A visit collector is a way to collect visits (instances of
org.polliwog.data.Visit), based on certain criteria, as polliwog is processing a log file.
Once collected the visits can be processed and sections/pages generated to display the information. For instance you may wish to collect visits from potential bots/spiders (ones that aren't listed in the robots_list.txt file)
The collector definitions are stored in file:
data/visit-collectors.xml. This is an xml file that has the following elements/attributes:
XML Definition Help
The Children column shows the child elements that can be used within the specified element. Child elements can appear in any order (there is no enforcement via a DTD).
- A + after the element name indicates that at least 1 child element with that name must be present.

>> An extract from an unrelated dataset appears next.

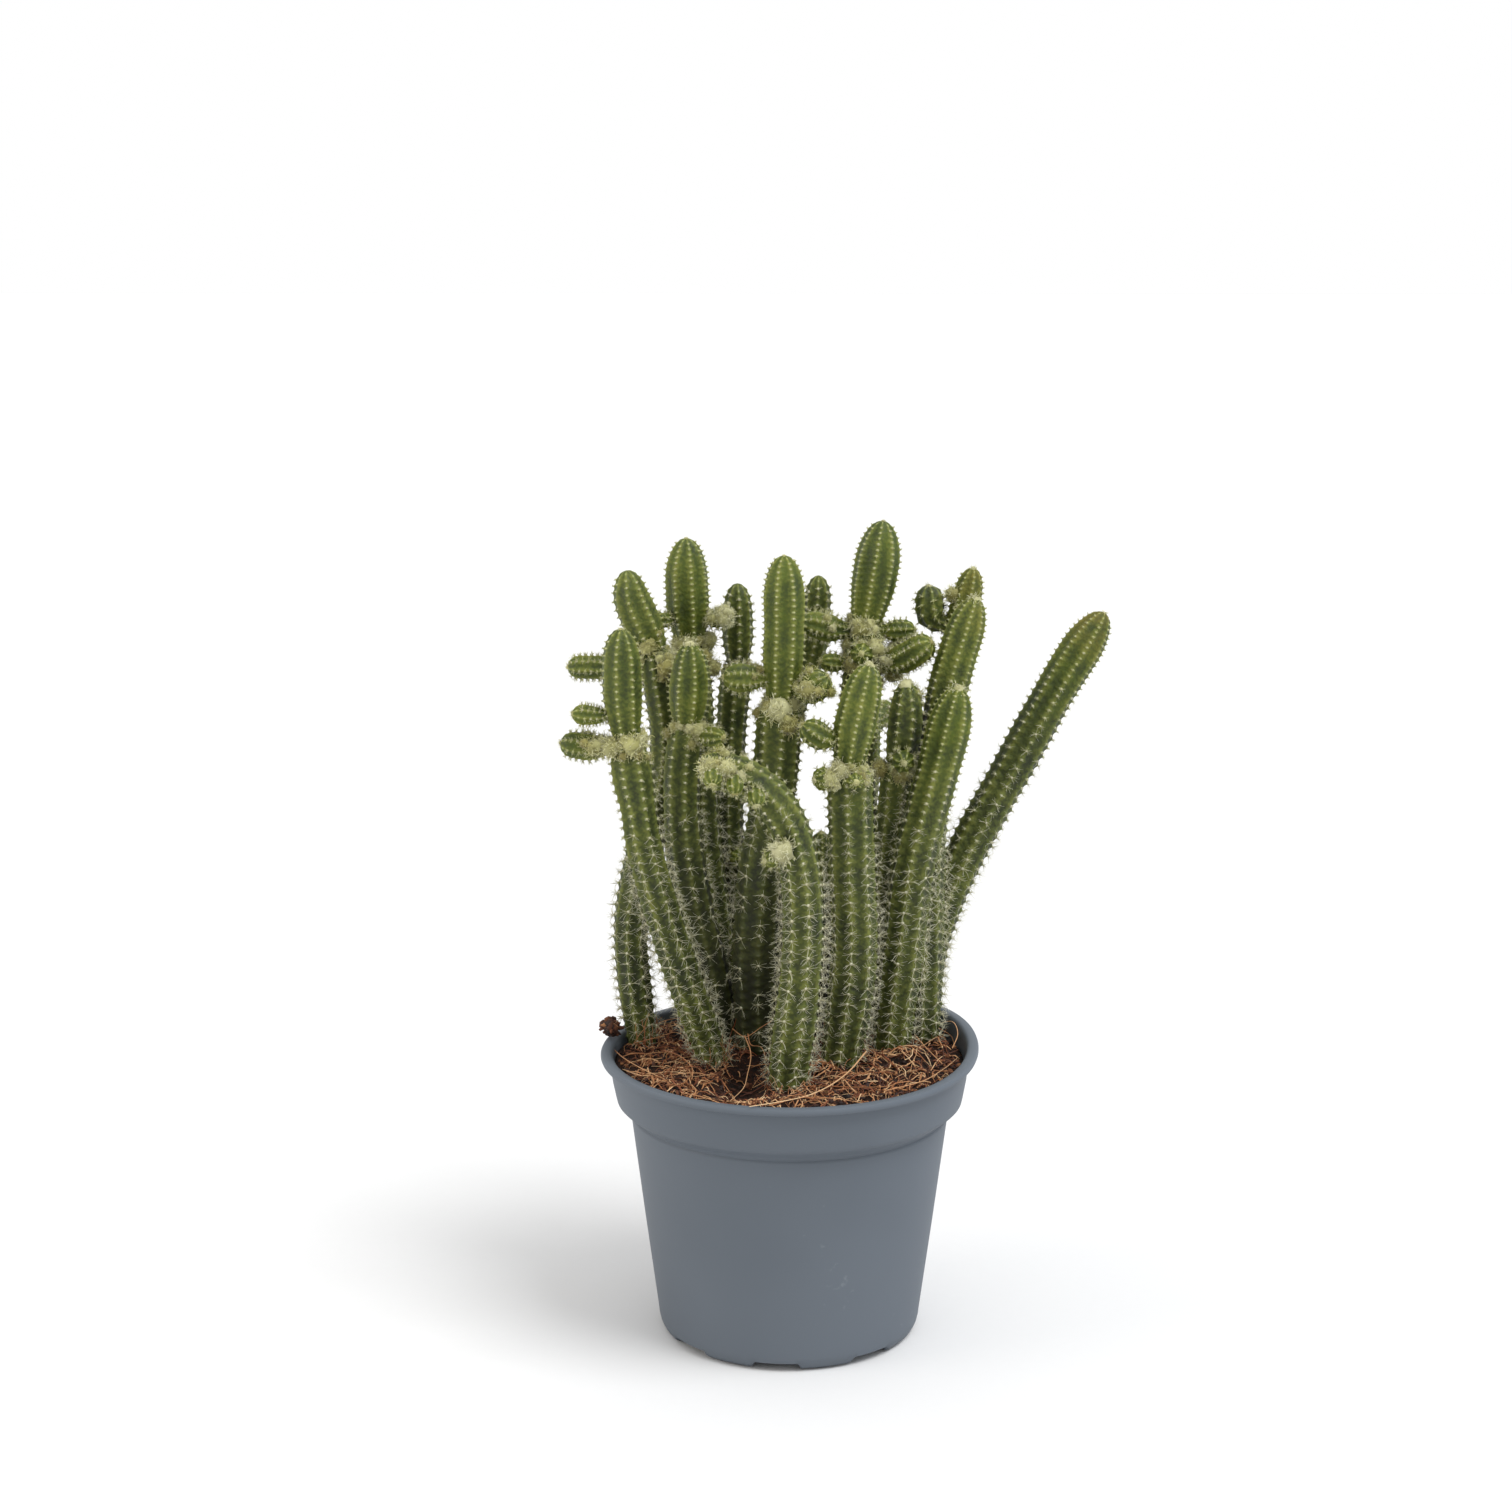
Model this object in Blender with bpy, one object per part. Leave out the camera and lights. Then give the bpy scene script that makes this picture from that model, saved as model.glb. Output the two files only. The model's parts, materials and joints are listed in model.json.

- A * after the element name indicates that 0 or more elements can be present.
- A ? after the element name indicates that either 1 or no elements with that name can be present.
If no symbol is provided after the name then one element must be provided.
The Attributes column shows the attribute that can be used on the specified element. Attribute definitions are defined as: name(value_type,required|optional), where value_type is one of:
- string - A string value, this can be anything.
- integer - An integer value.
- class - A fully qualified classname.
- enum{values} - A specific value, one or more of those given in the brackets, which will be comma-separated.
- boolean - Either
true or false .
Required and optional are represented as: R and O respectively.
|
Name | Root | Children | Parent(s) | Attributes | Description |
---|
collectors | Y | collector+ | NONE | NONE | The root elements, each child collector element defines a collection. |
collector | N | ANY | collectors | on(enum{normal, filtered}),O) name(string,R) class(string,R) | Defines a particular collection. The class attribute defines the class that will represent the collection and implements the org.polliwog.collectors.VisitCollector interface. The name attribute defines a unique name (within the list of visit collections) for the collection, it is this identifier that can be used in sections to identify the collection to use as the input. |
Whilst it is possible to provide your own implementation of the
VisitCollector interface a basic implementation that allows you to define criteria for collecting visits via a
JoSQL WHERE clause is available with the
org.polliwog.collectors.BasicVisitCollector class.
To use this class just use a value of:
org.polliwog.collectors.BasicVisitCollector
for the
class attribute of the
collector element.
The WHERE clause is then provided by the content of the
collector element. Remember that the class for any accessors is:
Visit. Any valid WHERE clause can be used, the expression used will be evaluated to a boolean true/false value. This value is returned from the
accept(org.polliwog.data.Hit) method.
Example
Find all potential bots/spiders.
<collector name="potentialBots"
class="org.polliwog.collectors.BasicVisitCollector">
userAgent $IN LIKE ('%http://%', '%bot%', '%spider%', '%crawler%')
</collector>
Example
Find hot linked image visits (replace
www.mysite.com with the name of your website).
<collector name="hotLinkedImageHits"
class="org.polliwog.collectors.BasicHitCollector">
(SELECT *
FROM pages
WHERE :_allobjs.size = 1
AND requestURI.path $IN LIKE ('%.gif', '%.jpg', '%.png')
AND refererURI.toString LIKE 'http://%'
AND refererURI.toString NOT LIKE 'http://www.mysite.com%')
</collector>